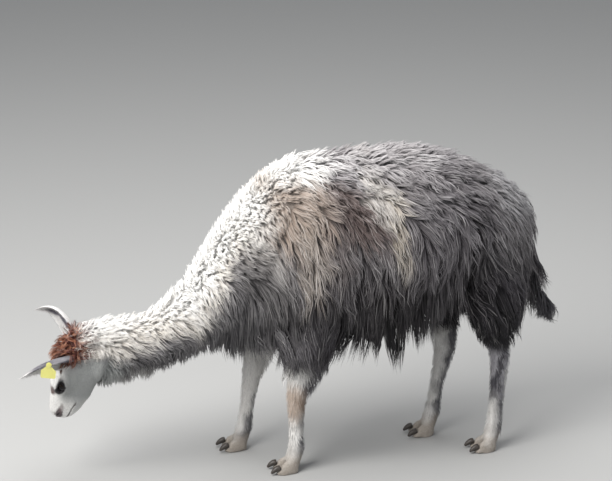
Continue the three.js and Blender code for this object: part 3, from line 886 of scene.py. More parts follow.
class Surface:
    """The skin, as the coat grows on it."""

    def __init__(self, mesh, owner, outer):
        self.points = points_of(mesh)
        self.owner = owner
        self.triangles = triangles_of(mesh)
        self.middle = self.points[self.triangles].mean(1)
        self.part = owner[self.triangles[:, 0]]
        edges = edges_of(mesh)
        self.normals = unit(spread(edges, normals_of(mesh), 0.8, 8))
        self.bvh = BVHTree.FromPolygons(self.points.tolist(), self.triangles.tolist())
        self.outer = outer
        a, b, c = (self.points[self.triangles[:, k]] for k in range(3))
        self.area = np.linalg.norm(np.cross(b - a, c - a), axis=1) / 2

    def nearest(self, points):
        where = np.empty((len(points), 3))
        face = np.empty(len(points), int)
        for k, p in enumerate(points):
            spot, _, index, _ = self.bvh.find_nearest(p)
            where[k] = spot
            face[k] = index
        return where, unit(self.normals[self.triangles[face]].mean(1))

    def scatter(self, wanted, spacing, rng, crowd=3.0):
        """Roots about one spacing apart on the triangles that are wanted."""
        weight = self.area * wanted
        total = weight.sum()
        count = int(crowd * total / spacing**2)
        pick = rng.choice(len(weight), count, p=weight / total)
        r = rng.random((count, 2))
        s = np.sqrt(r[:, 0])
        share = np.stack([1 - s, s * (1 - r[:, 1]), s * r[:, 1]], 1)
        corner = self.triangles[pick]
        spots = (self.points[corner] * share[:, :, None]).sum(1)
        cells = np.floor(spots / spacing).astype(int)
        kept, grid = [], {}
        near = list(itertools.product((-1, 0, 1), repeat=3))
        limit = (0.82 * spacing) ** 2
        plain = spots.tolist()
        for n, (i, j, k) in enumerate(cells.tolist()):
            px, py, pz = plain[n]
            free = True
            for di, dj, dk in near:
                for m in grid.get((i + di, j + dj, k + dk), ()):
                    qx, qy, qz = plain[m]
                    if (px - qx) ** 2 + (py - qy) ** 2 + (pz - qz) ** 2 < limit:
                        free = False
                        break
                if not free:
                    break
            if free:
                grid.setdefault((i, j, k), []).append(n)
                kept.append(n)
        kept = np.array(kept)
        corner, share = corner[kept], share[kept]
        normals = unit((self.normals[corner] * share[:, :, None]).sum(1))
        return spots[kept], normals, self.owner[corner[:, 0]]

    def room(self, spots, normals, most):
        """How far the outer shape lies over each root."""
        out = np.empty(len(spots))
        for k, (spot, normal) in enumerate(zip(spots, normals)):
            way = Vector(normal)
            hit = self.outer.ray_cast(Vector(spot) + way * CLEAR, way, most)
            out[k] = hit[3] + CLEAR if hit[0] is not None else most
        return out


surface = Surface(skin_mesh, skin_owner, outer_bvh)

# ---------------------------------------------------------------- locks
SEGMENTS = 4
RING = 3  # points round a lock
TAPER = np.array([0.80, 1.0, 0.90, 0.62])
SHORT_TAPER = np.array([0.9, 0.8])
FLATNESS = 0.55  # the thickness of a lock, as a share of its width
SOFTEN = 0.66  # how far a lock is shaded like the body under it
RAGGED = 0.22  # how far the strands differ in length
PATCH = 0.003  # the side of each lock's patch on the unwrap


def hem_line():
    """The lowest level of the trunk's fleece at each place along it."""
    points = points_of(NODES["trunk"].data)
    x, _, z = from_shoulder(points)
    along = np.linspace(-0.42, 0.86, 65)
    return along, np.array([z[np.abs(x - at) < 0.02].min(initial=1.2) for at in along])


HEM_X, HEM_Z = hem_line()
THIGH_HEM = (  # x along the thigh, and the level of its hem there
    (0.46, 0.50, 0.55, 0.63, 0.72, 0.79, 0.86),
    (0.62, 0.58, 0.50, 0.462, 0.452, 0.54, 0.63),
)
THIGH_START = 0.47


def hem_level(points):
    """How low the fleece hangs: the curtain of the flank, then each thigh's own hem."""
    x, y, _ = from_shoulder(points)
    ahead = np.where(y > 0, 0.075, 0.0)  # the right thigh stands further forward
    thigh = np.interp(x + ahead, *THIGH_HEM)
    return np.where(x + ahead > THIGH_START, thigh, np.interp(x, HEM_X, HEM_Z))


# Places where the locks part and show the dark below: x, level, half width, half height, side.
PARTINGS = (
    (0.413, 0.752, 0.013, 0.045, -1),
    (0.480, 0.712, 0.014, 0.055, -1),
    (0.545, 0.740, 0.012, 0.150, -1),
    (0.262, 0.625, 0.011, 0.080, -1),
    (0.340, 0.640, 0.010, 0.070, -1),
    (0.165, 0.560, 0.010, 0.060, -1),
    (0.035, 0.540, 0.009, 0.060, -1),
    (-0.110, 0.560, 0.009, 0.050, -1),
    (0.660, 0.600, 0.010, 0.060, -1),
    (0.450, 0.740, 0.013, 0.055, 1),
    (0.300, 0.640, 0.011, 0.080, 1),
    (0.100, 0.570, 0.010, 0.060, 1),
    (0.470, 0.700, 0.012, 0.120, 1),
)


def part_locks(path, root):
    """Draws the strands aside round each parting."""
    x, z = path[:, :, 0] - ORIGIN_X, path[:, :, 2]
    for at, level, wide, high, side in PARTINGS:
        u, v = (x - at) / wide, (z - level) / high
        reach = np.sqrt(u * u + v * v)
        near = (reach < 2.6) & ((root[:, 1] * side) > 0.05)[:, None]
        grown = 0.95 + reach * (1.65 / 2.6)
        scale = np.where(near, grown / np.maximum(reach, 0.08), 1.0)
        t = np.linspace(0, 1, path.shape[1])[None, :] ** 0.3
        x = at + (x - at) * mix(1.0, np.minimum(scale, 6), t)
    path = path.copy()
    path[:, :, 0] = x + ORIGIN_X
    return path


def grow(spots, normals, owner, length, height, segments=SEGMENTS, bury=0.003, curve=2.4):
    """Centre lines that leave the skin, lie along it at their height, and hang under the body."""
    line = np.empty((len(spots), segments + 1, 3))
    up = np.empty_like(line)
    line[:, 0] = spots - normals * bury
    up[:, 0] = normals
    here, n = spots.copy(), normals.copy()
    off_head = ~part_of(owner, "head")
    for j in range(1, segments + 1):
        way = flow(here, n, owner)
        hang = step(-0.12, -0.55, n[:, 2])[:, None] * off_head[:, None]
        way = unit(way * (1 - hang) + DOWN * hang)
        here = here + way * (length / segments)[:, None]
        foot, m = surface.nearest(here)
        h = height * (1 - (1 - j / segments) ** curve)
        off = dot(here - foot, m)
        pull = np.where(off > h, 1 - hang[:, 0], 1.0)
        fixed = here + m * ((h - off) * pull)[:, None]
        clear = np.linalg.norm(here - foot, axis=1) > h + 0.02  # hanging clear of the skin
        here = np.where((clear & (hang[:, 0] > 0.3))[:, None], here, fixed)
        n = unit(n * 0.3 + m)
        line[:, j] = here
        up[:, j] = n
    return line, up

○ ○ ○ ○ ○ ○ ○

-- Task directions --
Extract the complete data, matching each line exactly.

-- Answer to the problem --
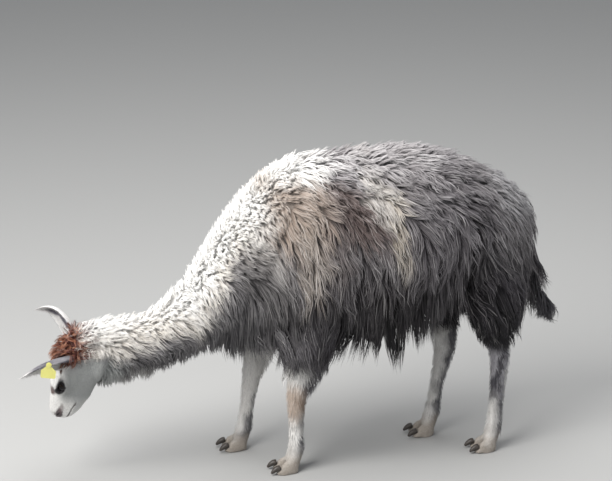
Continue the three.js and Blender code for this object: part 3, from line 886 of scene.py. More parts follow.
class Surface:
    """The skin, as the coat grows on it."""

    def __init__(self, mesh, owner, outer):
        self.points = points_of(mesh)
        self.owner = owner
        self.triangles = triangles_of(mesh)
        self.middle = self.points[self.triangles].mean(1)
        self.part = owner[self.triangles[:, 0]]
        edges = edges_of(mesh)
        self.normals = unit(spread(edges, normals_of(mesh), 0.8, 8))
        self.bvh = BVHTree.FromPolygons(self.points.tolist(), self.triangles.tolist())
        self.outer = outer
        a, b, c = (self.points[self.triangles[:, k]] for k in range(3))
        self.area = np.linalg.norm(np.cross(b - a, c - a), axis=1) / 2

    def nearest(self, points):
        where = np.empty((len(points), 3))
        face = np.empty(len(points), int)
        for k, p in enumerate(points):
            spot, _, index, _ = self.bvh.find_nearest(p)
            where[k] = spot
            face[k] = index
        return where, unit(self.normals[self.triangles[face]].mean(1))

    def scatter(self, wanted, spacing, rng, crowd=3.0):
        """Roots about one spacing apart on the triangles that are wanted."""
        weight = self.area * wanted
        total = weight.sum()
        count = int(crowd * total / spacing**2)
        pick = rng.choice(len(weight), count, p=weight / total)
        r = rng.random((count, 2))
        s = np.sqrt(r[:, 0])
        share = np.stack([1 - s, s * (1 - r[:, 1]), s * r[:, 1]], 1)
        corner = self.triangles[pick]
        spots = (self.points[corner] * share[:, :, None]).sum(1)
        cells = np.floor(spots / spacing).astype(int)
        kept, grid = [], {}
        near = list(itertools.product((-1, 0, 1), repeat=3))
        limit = (0.82 * spacing) ** 2
        plain = spots.tolist()
        for n, (i, j, k) in enumerate(cells.tolist()):
            px, py, pz = plain[n]
            free = True
            for di, dj, dk in near:
                for m in grid.get((i + di, j + dj, k + dk), ()):
                    qx, qy, qz = plain[m]
                    if (px - qx) ** 2 + (py - qy) ** 2 + (pz - qz) ** 2 < limit:
                        free = False
                        break
                if not free:
                    break
            if free:
                grid.setdefault((i, j, k), []).append(n)
                kept.append(n)
        kept = np.array(kept)
        corner, share = corner[kept], share[kept]
        normals = unit((self.normals[corner] * share[:, :, None]).sum(1))
        return spots[kept], normals, self.owner[corner[:, 0]]

    def room(self, spots, normals, most):
        """How far the outer shape lies over each root."""
        out = np.empty(len(spots))
        for k, (spot, normal) in enumerate(zip(spots, normals)):
            way = Vector(normal)
            hit = self.outer.ray_cast(Vector(spot) + way * CLEAR, way, most)
            out[k] = hit[3] + CLEAR if hit[0] is not None else most
        return out


surface = Surface(skin_mesh, skin_owner, outer_bvh)

# ---------------------------------------------------------------- locks
SEGMENTS = 4
RING = 3  # points round a lock
TAPER = np.array([0.80, 1.0, 0.90, 0.62])
SHORT_TAPER = np.array([0.9, 0.8])
FLATNESS = 0.55  # the thickness of a lock, as a share of its width
SOFTEN = 0.66  # how far a lock is shaded like the body under it
RAGGED = 0.22  # how far the strands differ in length
PATCH = 0.003  # the side of each lock's patch on the unwrap


def hem_line():
    """The lowest level of the trunk's fleece at each place along it."""
    points = points_of(NODES["trunk"].data)
    x, _, z = from_shoulder(points)
    along = np.linspace(-0.42, 0.86, 65)
    return along, np.array([z[np.abs(x - at) < 0.02].min(initial=1.2) for at in along])


HEM_X, HEM_Z = hem_line()
THIGH_HEM = (  # x along the thigh, and the level of its hem there
    (0.46, 0.50, 0.55, 0.63, 0.72, 0.79, 0.86),
    (0.62, 0.58, 0.50, 0.462, 0.452, 0.54, 0.63),
)
THIGH_START = 0.47


def hem_level(points):
    """How low the fleece hangs: the curtain of the flank, then each thigh's own hem."""
    x, y, _ = from_shoulder(points)
    ahead = np.where(y > 0, 0.075, 0.0)  # the right thigh stands further forward
    thigh = np.interp(x + ahead, *THIGH_HEM)
    return np.where(x + ahead > THIGH_START, thigh, np.interp(x, HEM_X, HEM_Z))


# Places where the locks part and show the dark below: x, level, half width, half height, side.
PARTINGS = (
    (0.413, 0.752, 0.013, 0.045, -1),
    (0.480, 0.712, 0.014, 0.055, -1),
    (0.545, 0.740, 0.012, 0.150, -1),
    (0.262, 0.625, 0.011, 0.080, -1),
    (0.340, 0.640, 0.010, 0.070, -1),
    (0.165, 0.560, 0.010, 0.060, -1),
    (0.035, 0.540, 0.009, 0.060, -1),
    (-0.110, 0.560, 0.009, 0.050, -1),
    (0.660, 0.600, 0.010, 0.060, -1),
    (0.450, 0.740, 0.013, 0.055, 1),
    (0.300, 0.640, 0.011, 0.080, 1),
    (0.100, 0.570, 0.010, 0.060, 1),
    (0.470, 0.700, 0.012, 0.120, 1),
)


def part_locks(path, root):
    """Draws the strands aside round each parting."""
    x, z = path[:, :, 0] - ORIGIN_X, path[:, :, 2]
    for at, level, wide, high, side in PARTINGS:
        u, v = (x - at) / wide, (z - level) / high
        reach = np.sqrt(u * u + v * v)
        near = (reach < 2.6) & ((root[:, 1] * side) > 0.05)[:, None]
        grown = 0.95 + reach * (1.65 / 2.6)
        scale = np.where(near, grown / np.maximum(reach, 0.08), 1.0)
        t = np.linspace(0, 1, path.shape[1])[None, :] ** 0.3
        x = at + (x - at) * mix(1.0, np.minimum(scale, 6), t)
    path = path.copy()
    path[:, :, 0] = x + ORIGIN_X
    return path


def grow(spots, normals, owner, length, height, segments=SEGMENTS, bury=0.003, curve=2.4):
    """Centre lines that leave the skin, lie along it at their height, and hang under the body."""
    line = np.empty((len(spots), segments + 1, 3))
    up = np.empty_like(line)
    line[:, 0] = spots - normals * bury
    up[:, 0] = normals
    here, n = spots.copy(), normals.copy()
    off_head = ~part_of(owner, "head")
    for j in range(1, segments + 1):
        way = flow(here, n, owner)
        hang = step(-0.12, -0.55, n[:, 2])[:, None] * off_head[:, None]
        way = unit(way * (1 - hang) + DOWN * hang)
        here = here + way * (length / segments)[:, None]
        foot, m = surface.nearest(here)
        h = height * (1 - (1 - j / segments) ** curve)
        off = dot(here - foot, m)
        pull = np.where(off > h, 1 - hang[:, 0], 1.0)
        fixed = here + m * ((h - off) * pull)[:, None]
        clear = np.linalg.norm(here - foot, axis=1) > h + 0.02  # hanging clear of the skin
        here = np.where((clear & (hang[:, 0] > 0.3))[:, None], here, fixed)
        n = unit(n * 0.3 + m)
        line[:, j] = here
        up[:, j] = n
    return line, up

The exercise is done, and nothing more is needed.